◆ **Raw data**:
## BEGIN

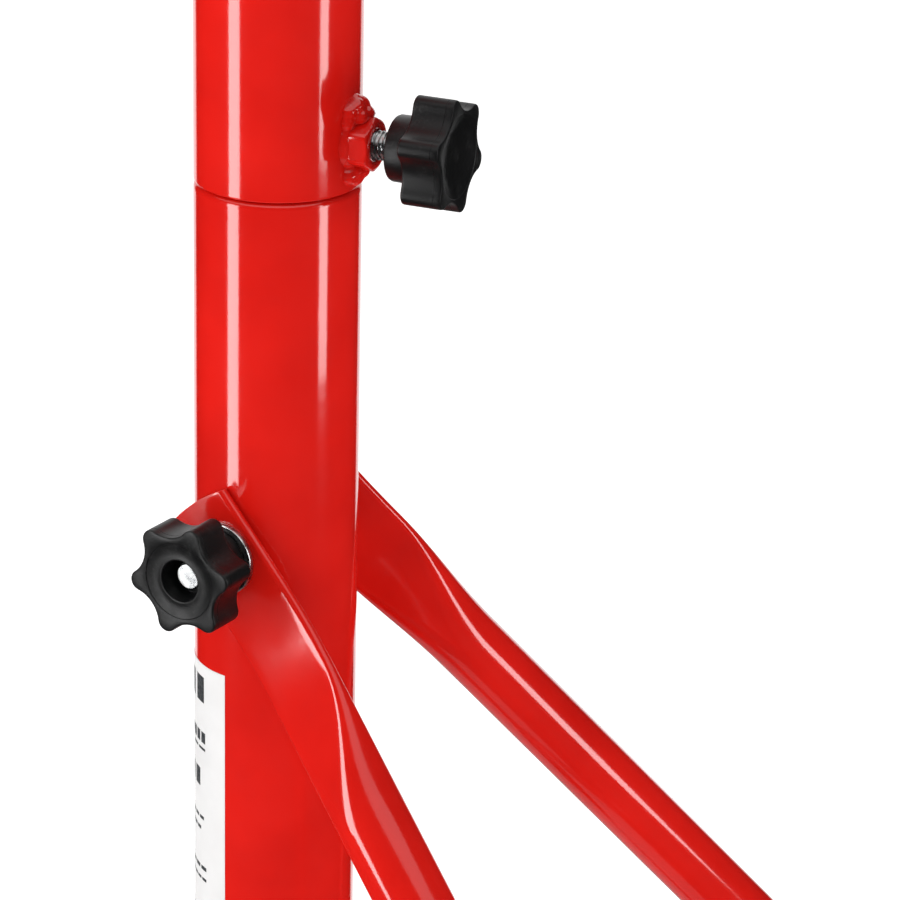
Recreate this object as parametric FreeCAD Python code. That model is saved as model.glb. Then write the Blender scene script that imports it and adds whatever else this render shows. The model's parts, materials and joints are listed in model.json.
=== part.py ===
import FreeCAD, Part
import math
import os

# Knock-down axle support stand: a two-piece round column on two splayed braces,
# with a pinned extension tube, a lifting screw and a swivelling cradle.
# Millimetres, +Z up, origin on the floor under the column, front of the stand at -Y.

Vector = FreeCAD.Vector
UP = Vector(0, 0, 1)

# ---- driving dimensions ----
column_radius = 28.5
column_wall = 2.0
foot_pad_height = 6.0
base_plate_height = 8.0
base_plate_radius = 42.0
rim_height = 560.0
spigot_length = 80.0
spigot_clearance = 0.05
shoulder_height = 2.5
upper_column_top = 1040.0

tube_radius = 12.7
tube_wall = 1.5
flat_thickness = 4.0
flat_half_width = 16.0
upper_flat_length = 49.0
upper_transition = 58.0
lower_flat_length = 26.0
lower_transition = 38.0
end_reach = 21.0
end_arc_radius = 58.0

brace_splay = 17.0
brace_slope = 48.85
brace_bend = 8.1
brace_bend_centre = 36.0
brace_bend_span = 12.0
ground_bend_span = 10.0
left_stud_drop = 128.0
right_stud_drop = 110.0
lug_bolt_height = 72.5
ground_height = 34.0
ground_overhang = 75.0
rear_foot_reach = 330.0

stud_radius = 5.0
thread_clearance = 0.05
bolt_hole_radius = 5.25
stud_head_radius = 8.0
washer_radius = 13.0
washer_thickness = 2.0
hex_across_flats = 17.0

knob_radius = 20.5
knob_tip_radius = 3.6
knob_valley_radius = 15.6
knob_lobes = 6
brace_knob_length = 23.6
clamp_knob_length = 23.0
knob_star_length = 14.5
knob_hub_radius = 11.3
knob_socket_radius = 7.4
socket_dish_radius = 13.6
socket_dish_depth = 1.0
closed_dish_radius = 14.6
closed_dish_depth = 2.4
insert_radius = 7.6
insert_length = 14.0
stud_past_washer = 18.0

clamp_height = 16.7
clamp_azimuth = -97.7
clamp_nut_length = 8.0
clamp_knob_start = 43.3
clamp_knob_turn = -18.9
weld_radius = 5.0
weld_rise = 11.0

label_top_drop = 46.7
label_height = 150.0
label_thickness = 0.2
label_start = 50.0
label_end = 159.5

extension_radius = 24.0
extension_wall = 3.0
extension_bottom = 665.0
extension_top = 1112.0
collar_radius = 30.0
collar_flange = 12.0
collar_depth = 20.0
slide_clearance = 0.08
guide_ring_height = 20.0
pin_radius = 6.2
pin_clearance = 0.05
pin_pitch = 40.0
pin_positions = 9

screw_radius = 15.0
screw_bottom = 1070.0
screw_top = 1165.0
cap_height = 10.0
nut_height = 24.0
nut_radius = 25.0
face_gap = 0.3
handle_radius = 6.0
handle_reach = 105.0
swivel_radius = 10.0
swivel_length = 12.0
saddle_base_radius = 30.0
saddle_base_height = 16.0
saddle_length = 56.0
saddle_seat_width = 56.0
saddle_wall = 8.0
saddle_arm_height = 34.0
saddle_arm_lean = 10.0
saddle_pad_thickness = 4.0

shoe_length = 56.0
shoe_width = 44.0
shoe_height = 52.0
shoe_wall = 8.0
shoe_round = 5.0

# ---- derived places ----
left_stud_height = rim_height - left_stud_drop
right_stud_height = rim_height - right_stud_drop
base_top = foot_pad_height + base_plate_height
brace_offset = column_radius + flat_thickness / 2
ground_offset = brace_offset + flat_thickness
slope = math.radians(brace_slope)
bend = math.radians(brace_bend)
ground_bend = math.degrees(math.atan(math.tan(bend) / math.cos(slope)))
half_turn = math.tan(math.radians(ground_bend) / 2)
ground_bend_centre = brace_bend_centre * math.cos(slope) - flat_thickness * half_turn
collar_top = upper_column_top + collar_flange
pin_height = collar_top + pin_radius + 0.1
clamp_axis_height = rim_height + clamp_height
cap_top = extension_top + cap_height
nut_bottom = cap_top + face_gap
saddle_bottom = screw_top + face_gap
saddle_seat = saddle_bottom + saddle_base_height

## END

◆ **What is expected**: Print from the first line through the line that contains "upper_column_top = 1040.0", please, including both, and leave out every line outside that stretch.

◆ **Result below**:
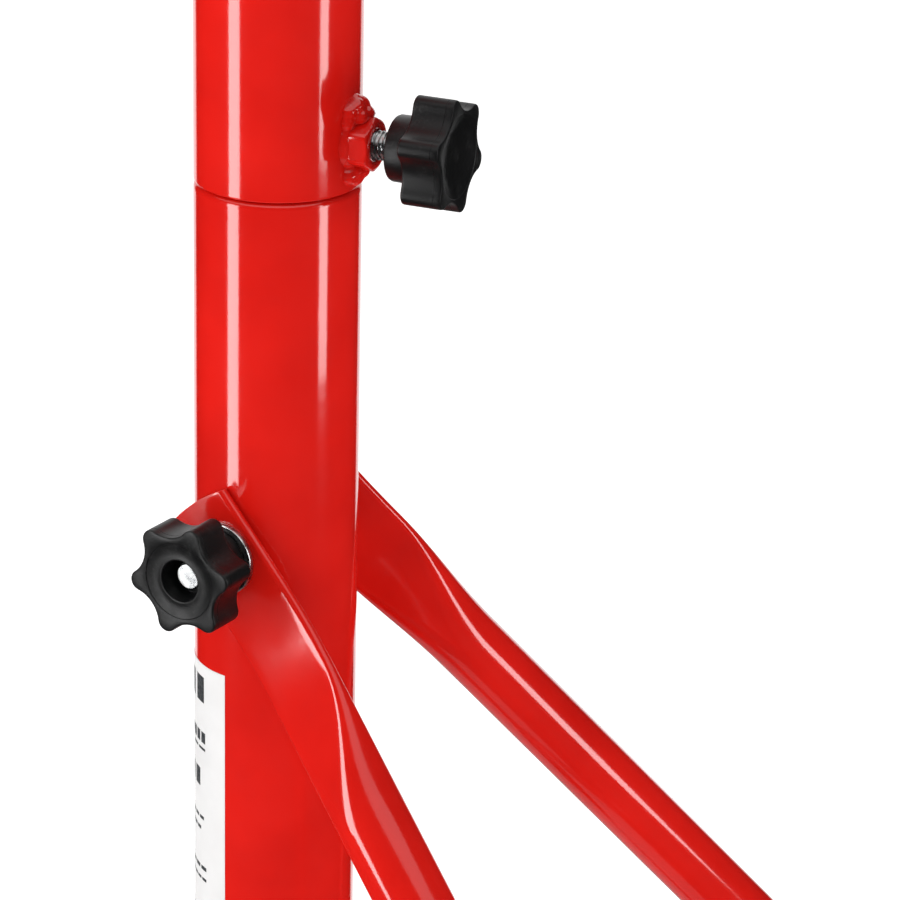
Recreate this object as parametric FreeCAD Python code. That model is saved as model.glb. Then write the Blender scene script that imports it and adds whatever else this render shows. The model's parts, materials and joints are listed in model.json.
=== part.py ===
import FreeCAD, Part
import math
import os

# Knock-down axle support stand: a two-piece round column on two splayed braces,
# with a pinned extension tube, a lifting screw and a swivelling cradle.
# Millimetres, +Z up, origin on the floor under the column, front of the stand at -Y.

Vector = FreeCAD.Vector
UP = Vector(0, 0, 1)

# ---- driving dimensions ----
column_radius = 28.5
column_wall = 2.0
foot_pad_height = 6.0
base_plate_height = 8.0
base_plate_radius = 42.0
rim_height = 560.0
spigot_length = 80.0
spigot_clearance = 0.05
shoulder_height = 2.5
upper_column_top = 1040.0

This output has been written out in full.